Pierre Fasula

PhD, University Paris 1 Pantheon-Sorbonne
Area:
Ethics, social and political philosophy; philosophy of language and literature
Office:
Phelps, 3332
Office Hours:
W 9-12
Personal Website:
https://ucsb.academia.edu/FasulaPierre

About:

Pierre Fasula defended a PhD at the Sorbonne, about “The Sense of Possibility in Musil and Wittgenstein’s Works’ (2013). He works mainly in ethics, and social and political philosophy, as well as in philosophy of language and literature.

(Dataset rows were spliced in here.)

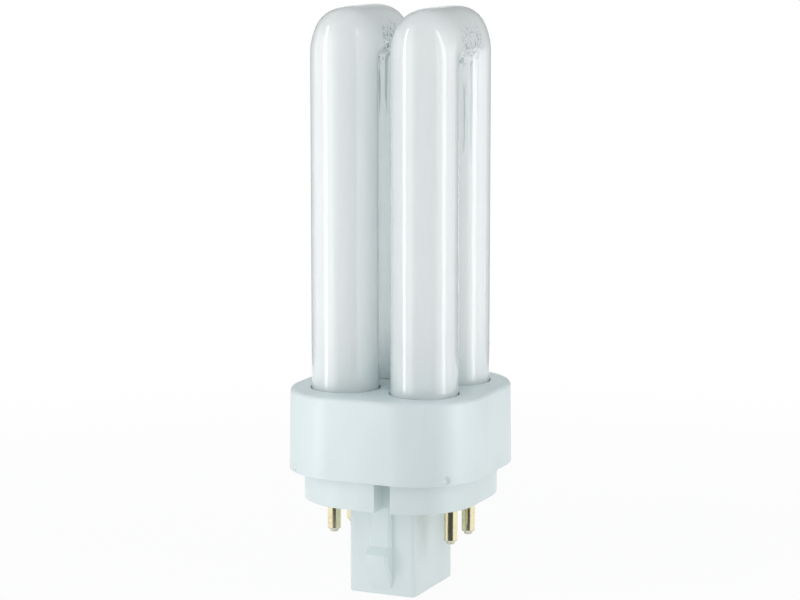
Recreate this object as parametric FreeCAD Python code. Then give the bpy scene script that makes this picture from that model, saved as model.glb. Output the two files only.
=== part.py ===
import FreeCAD, Part
import math
import os

# Plug-in compact fluorescent lamp: two U-shaped glass tubes side by side in a moulded base with a
# rectangular post and four contact pins. Millimetres. The origin is the centre of the post's flat
# end, +Z runs up to the crowns of the tubes, and X runs along the wider pin spacing.

# Glass tubes
TUBE_DIAMETER = 11.8
LEG_GAP = 2.3               # between the two legs of one U, along Y
U_GAP = 3.3                 # between the two U's, along X
TUBE_RISE = 66.45           # collar's top face to the top of the crown
CROWN_DEPTH = 8.7           # top of the crown down to the bend between the legs
CROWN_WAIST = 6.7           # top of the crown down to its widest line
CROWN_SQUARENESS = 4.6      # exponent of the crown's outline: 2 is an ellipse, more is squarer
CROWN_SECTIONS = 17         # sections that the bend is drawn through
LEG_ROOT = 8.0              # leg's length below the collar's top face
BRIDGE_DIAMETER = 4.4
BRIDGE_LIFT = 3.4           # leg's end to the axis of the bridge
SEAL_WIDTH = 7.0
SEAL_THICKNESS = 2.2
SEAL_LENGTH = 3.0

# Collar
COLLAR_MARGIN = 4.35        # tubes' outer sides to the collar's outer walls
COLLAR_WALL = 1.9
COLLAR_CORNER = 12.0
COLLAR_HEIGHT = 14.5
COLLAR_ROOF = 2.0
COLLAR_TOP_ROUND = 0.8
TUBE_CLEARANCE = 0.25
STOP_RIB_WIDTH = 1.4
STOP_RIB_SPACING = 13.0
DIMPLE_WIDTH = 1.5
DIMPLE_DEPTH = 0.6
DIMPLE_LIFT = 1.0           # collar's lower edge to the dimple's centre
DIMPLE_TURN = 2.0           # degrees from a corner's middle

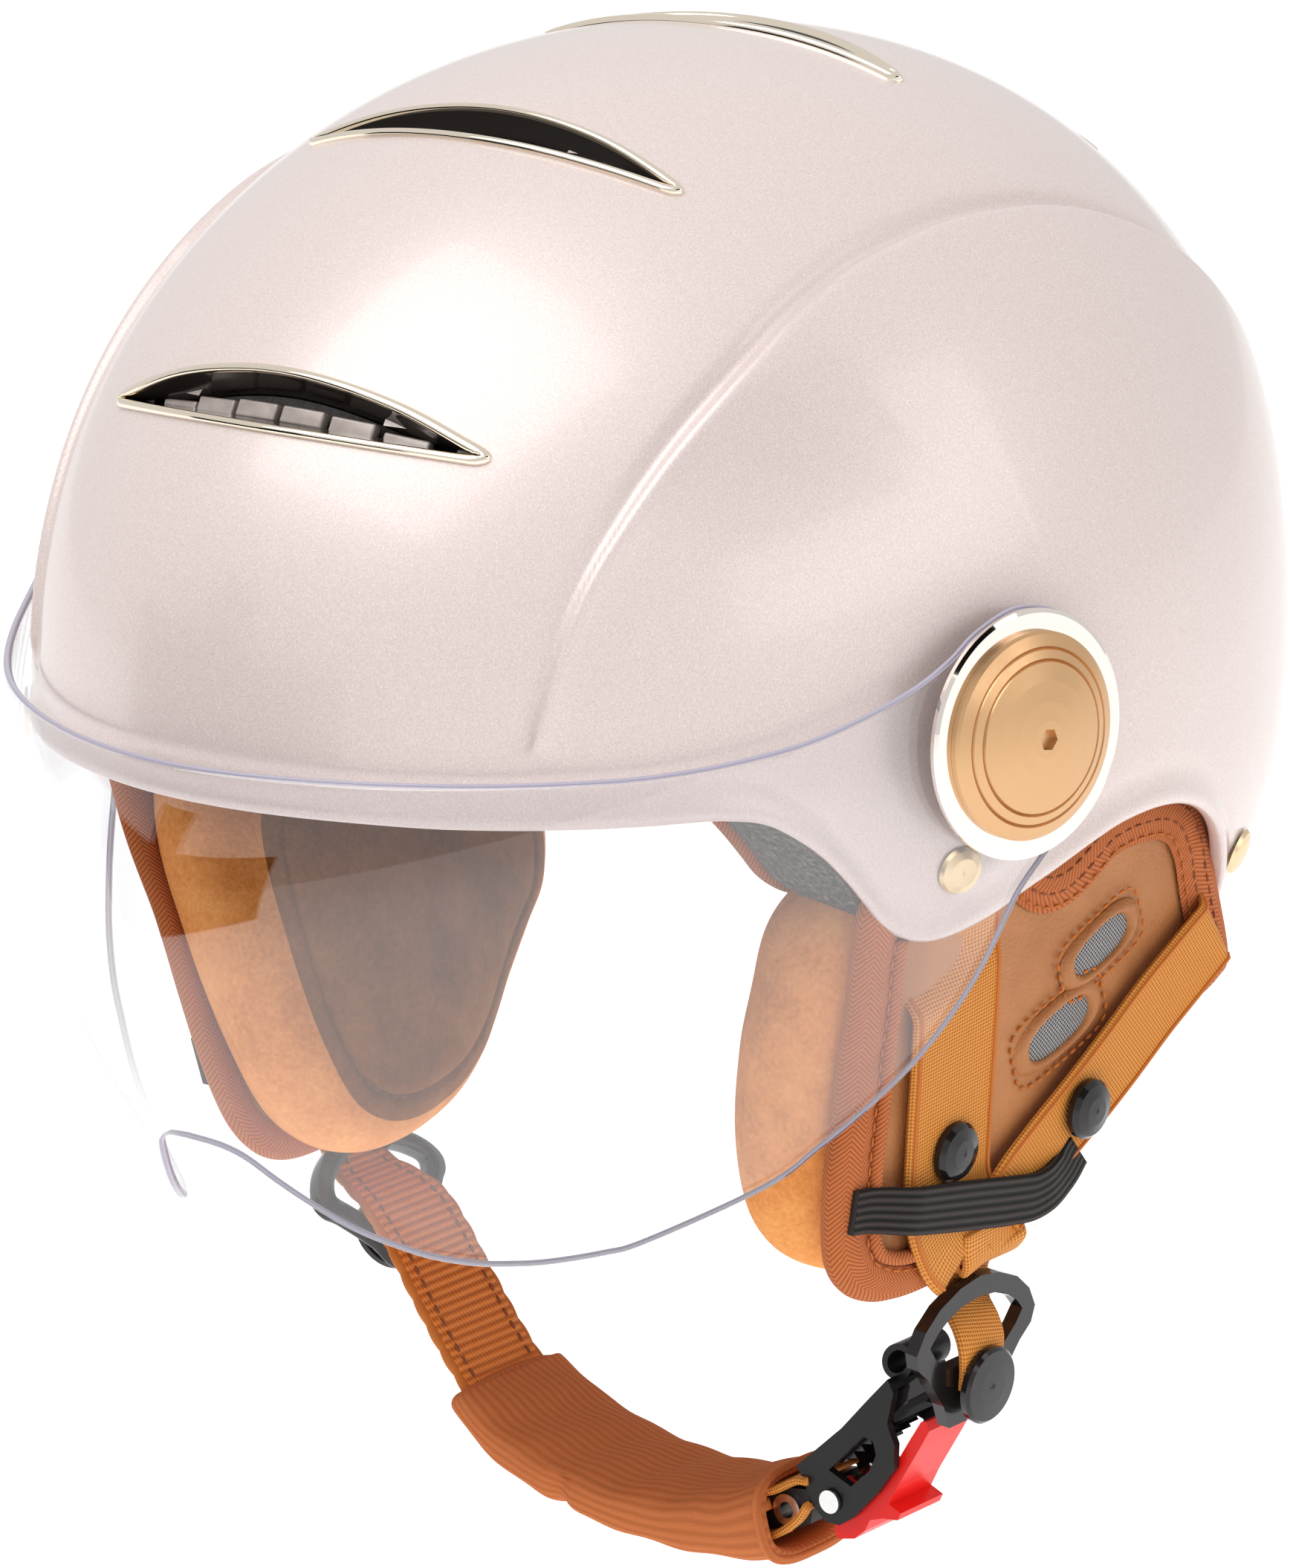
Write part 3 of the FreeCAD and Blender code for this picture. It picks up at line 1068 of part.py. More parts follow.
eyelet = turned("BracketEyelet", [
    (minus(q("eyelet_radius"), q("eyelet_wall")), num(0)), (plus(q("eyelet_radius"), num(0.9)), num(0)), (plus(q("eyelet_radius"), num(0.9)), num(0.6)),
    (q("eyelet_radius"), num(0.6)), (q("eyelet_radius"), num(18.0)), (plus(q("eyelet_radius"), num(0.9)), num(18.0)),
    (plus(q("eyelet_radius"), num(0.9)), num(18.6)), (minus(q("eyelet_radius"), q("eyelet_wall")), num(18.6))])
eyelet.Placement = BRACKET.multiply(Placement(Vector(-12.3, -1.4, -9.3), Rotation()))
keep(eyelet, "bracket_eyelet")

# ---------------------------------------------------------------- webbing on the buckle side

def plain_band(points, across, width, thick):
    return path_band(points, across, 1, width, thick, use_lean=False)


Y = Vector(0, 1, 0)
eye = local(-12.3, -1.4)
strap_pts = [Vector(-73.8, SY, -126.5), Vector(-70.6, SY, -129.4), Vector(-66.4, SY, -131.2), Vector(-60.4, SY, -134.2), Vector(-53.8, SY, -141.0), Vector(-46.0, SY, -152.2), Vector(-36.8, SY, -164.4),
             Vector(-27.5, SY, -173.6), Vector(-15.0, SY, -180.0), Vector(0.0, SY, -183.4), Vector(16.0, SY, -184.4), Vector(30.0, SY, -183.2),
             Vector(40.5, SY, -180.6), Vector(46.8, SY, -178.0)]
chin_strap = plain_band(strap_pts, Y, D["strap_width"] - 10.6, ST)
# full width as far as the bracket, where the webbing narrows between its cheeks
wide = plain_band(strap_pts[:-2], Y, D["strap_width"], ST)
narrow = plain_band(strap_pts[-4:], Y, 2 * (D["bracket_half_width"] - 1.6) - 0.6, ST)
chin = wide.fuse(narrow).removeSplitter()
keep(doc.addObject("Part::Feature", "ChinStrap"), "chin_strap").Shape = chin

# chin pad: a soft sleeve round the chin strap, open at the buckle end
pad_line = [(-33.5, -168.0, 7.6, 31.0), (-31.0, -170.8, 9.0, 34.5), (-19.5, -178.2, 11.0, 36.0), (-2.0, -183.6, 12.0, 36.0), (17.0, -185.6, 13.4, 34.0),
            (34.0, -184.6, 16.0, 32.0), (48.6, -181.0, 19.0, 31.0)]


def sleeve(line, trim_h, trim_w):
    wires = []
    n = len(line)
    for i, (x, z, h, w) in enumerate(line):
        a, b = line[max(i - 1, 0)], line[min(i + 1, n - 1)]
        t = Vector(b[0] - a[0], 0, b[1] - a[1])
        t.normalize()
        up_v = Vector(-t.z, 0, t.x)
        pts = []
        for k in range(16):
            ang = 2 * math.pi * k / 16
            cw, sw = math.cos(ang), math.sin(ang)
            e = 0.62
            pts.append(Vector(x, SY, z) + Y * ((w / 2 - trim_w) * math.copysign(abs(cw) ** e, cw)) + up_v * ((h / 2 - trim_h) * math.copysign(abs(sw) ** e, sw)))
        wires.append(Part.Wire([spline_edge(pts, periodic=True)]))
    return Part.makeLoft(wires, True, False)


longer = [(-39.5, -160.5, 7.6, 31.0)] + pad_line[1:-1] + [(55.0, -179.0, 19.6, 31.0)]
pad_solid = sleeve(pad_line, 0, 0).cut(sleeve(longer, 2.2, 2.6))
keep(doc.addObject("Part::Feature", "ChinPad"), "chin_pad").Shape = pad_solid

# webbing tail on the buckle side: behind the ring's top bar, out through its opening, under the cap
tail_pts = [Vector(*p) for p in ((101.2, 12, -108.6), (100.4, 12.6, -111.2), (99.4, 14.4, -113.8), (97.9, 16, -115.8), (95.4, 16, -117.4), (92.6, 16, -118.6),
                                (91.5, 15.5, -120.9), (91.6, 15, -124.4), (92.7, 14, -127.2), (95.6, 13.4, -130.8), (97.25, 13, -134.2), (96.87, 13, -138.3), (96.4, 13, -143))]
widths = [18, 17, 15.5, 14.5, 14, 14, 14, 14, 14, 14, 14, 14, 13]
stations = []
for i in range(len(tail_pts)):
    a, b = tail_pts[max(i - 1, 0)], tail_pts[min(i + 1, len(tail_pts) - 1)]
    t = b - a
    t.normalize()
    w = Y - t * Y.dot(t)
    w.normalize()
    h, th = widths[i] / 2, ST / 2
    nrm = w.cross(t)
    p = tail_pts[i]
    corners = [p + w * h + nrm * th, p + w * h - nrm * th, p - w * h - nrm * th, p - w * h + nrm * th]
    stations.append(Part.makePolygon(corners + [corners[0]]))
keep(doc.addObject("Part::Feature", "StrapTailLeft"), "strap_tail_left").Shape = Part.makeLoft(stations, True, True)

# webbing tail on the other side, sewn round the right ring's top bar
R = right_rot
mid = right_at
tail_pts = [mirror(lean(Vector(cover_x(6, -110.5) + 3.1, 6.0, -110.5), -1), -1), Vector(-73.2, 8.5, -114.6), mid + R.multVec(Vector(0, 21.6, 1.2)), mid + R.multVec(Vector(0, 16.0, 3.4)), mid + R.multVec(Vector(0, 9.0, 3.4))]
keep(doc.addObject("Part::Feature", "StrapTailRight"), "strap_tail_right").Shape = plain_band(tail_pts, Y, SW - 2.5, ST)

# webbing keeper loop sewn round the foot of the receiver, below the tongue
KEEPER = (33.8, -12.3)


def keeper_ring(ru, rn):
    pts = [local(KEEPER[0] + ru * math.cos(math.radians(a)), KEEPER[1] + rn * math.sin(math.radians(a)), -6.4) for a in range(0, 360, 30)]
    return Part.Face(Part.Wire([spline_edge(pts, periodic=True)]))


across = BUCKLE.Rotation.multVec(Vector(0, 0, 12.8))
keeper_solid = keeper_ring(4.4, 3.6).extrude(across).cut(keeper_ring(3.0, 2.2).extrude(across))
keep(doc.addObject("Part::Feature", "KeeperLoop"), "webbing_keeper").Shape = keeper_solid

# ---------------------------------------------------------------- write

doc.recompute()
for obj in doc.Objects:
    for word in ("Invalid", "Error"):
        if word in obj.State:
            raise RuntimeError("%s is %s" % (obj.Name, word))
os.makedirs("parts", exist_ok=True)
for old in os.listdir("parts"):
    if old.endswith(".step"):
        os.remove(os.path.join("parts", old))
for label, obj in NODES:
    shape = obj.Shape
    if shape.isNull() or not shape.isValid() or not shape.Solids:
        raise RuntimeError("%s has no valid solid" % label)
    shape.exportStep("parts/%s.step" % label)
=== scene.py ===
# Looks for the open face helmet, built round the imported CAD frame.
# Shapes are worked out in millimetres in the row frame (+X wearer's left, -Y front, +Z up), then scaled to metres.
import bpy
import math
import numpy as np
from mathutils import Matrix, Vector


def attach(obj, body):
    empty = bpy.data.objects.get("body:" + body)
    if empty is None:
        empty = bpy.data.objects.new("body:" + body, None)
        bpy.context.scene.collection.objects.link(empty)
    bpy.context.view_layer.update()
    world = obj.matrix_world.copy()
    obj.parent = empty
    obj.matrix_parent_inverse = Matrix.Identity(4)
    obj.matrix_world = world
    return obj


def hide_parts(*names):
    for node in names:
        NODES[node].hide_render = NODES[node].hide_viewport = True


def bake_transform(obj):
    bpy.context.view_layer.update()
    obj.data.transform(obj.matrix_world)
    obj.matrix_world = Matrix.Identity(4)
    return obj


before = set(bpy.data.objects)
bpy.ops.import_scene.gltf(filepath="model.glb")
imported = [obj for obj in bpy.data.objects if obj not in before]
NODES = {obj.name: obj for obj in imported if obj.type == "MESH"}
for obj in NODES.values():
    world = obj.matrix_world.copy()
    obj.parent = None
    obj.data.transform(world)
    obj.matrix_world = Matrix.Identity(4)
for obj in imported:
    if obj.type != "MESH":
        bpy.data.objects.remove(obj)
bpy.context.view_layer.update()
pi = math.pi
rng = np.random.default_rng(7)

# ------------------------------------------------------------------ small maths


def unit(v):
    v = np.asarray(v, float)
    return v / np.maximum(np.linalg.norm(v, axis=-1, keepdims=True), 1e-12)


def smooth(a, b, x):
    t = np.clip((np.asarray(x, float) - a) / (b - a), 0, 1)
    return t * t * (3 - 2 * t)


def curve(points, n, closed=False):
    """Smooth curve through points, as n samples even along its length."""
    P = np.array(points, float)
    Q = np.vstack([P[-1:], P, P[:2]]) if closed else np.vstack([2 * P[0] - P[1], P, 2 * P[-1] - P[-2]])
    t = np.linspace(0, 1, 24, endpoint=False)[:, None]
    out = []
    for i in range(len(Q) - 3):
        a, b, c, d = Q[i:i + 4]
        out.append(0.5 * (2 * b + (c - a) * t + (2 * a - 5 * b + 4 * c - d) * t ** 2 + (3 * b - a - 3 * c + d) * t ** 3))
    out = np.vstack(out)
    out = np.vstack([out, out[:1] if closed else P[-1:]])
    L = np.r_[0, np.cumsum(np.linalg.norm(np.diff(out, axis=0), axis=1))]
    s = np.linspace(0, L[-1], n + 1 if closed else n)
    if closed:
        s = s[:-1]
    return np.stack([np.interp(s, L, out[:, k]) for k in range(out.shape[1])], 1)


def lengths(P, closed=False):
    Q = np.vstack([P, P[:1]]) if closed else P
    return np.r_[0, np.cumsum(np.linalg.norm(np.diff(Q, axis=0), axis=1))]


def tangents(P, closed=False):
    if closed:
        return unit(np.roll(P, -1, 0) - np.roll(P, 1, 0))
    T = np.gradient(P, axis=0)
    return unit(T)


# ------------------------------------------------------------------ mesh makers

MATS = {}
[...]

He is currently fellow of the International Center for humanities and Social Change, and develops a philosophical research concerning two corpuses: detective and spy novels, and sci-fi novels. Ethics, laws and politics are intertwined in the last case around the issue of the moral and legal relations between human beings and robots, and in the former case around the issue of an ethics and a policy of truth. The main idea is to explore these contemporary questions in which it would be impossible to put on one side a ethics and on the other side legal or political considerations, and to use literature (and more generally fiction) as a starting-point because of the essential role of fiction in the very formation of our ethically-relevant beliefs. He also translated Hilary Putnam’s books in France (Ethics without Ontology, The Threefold Cord).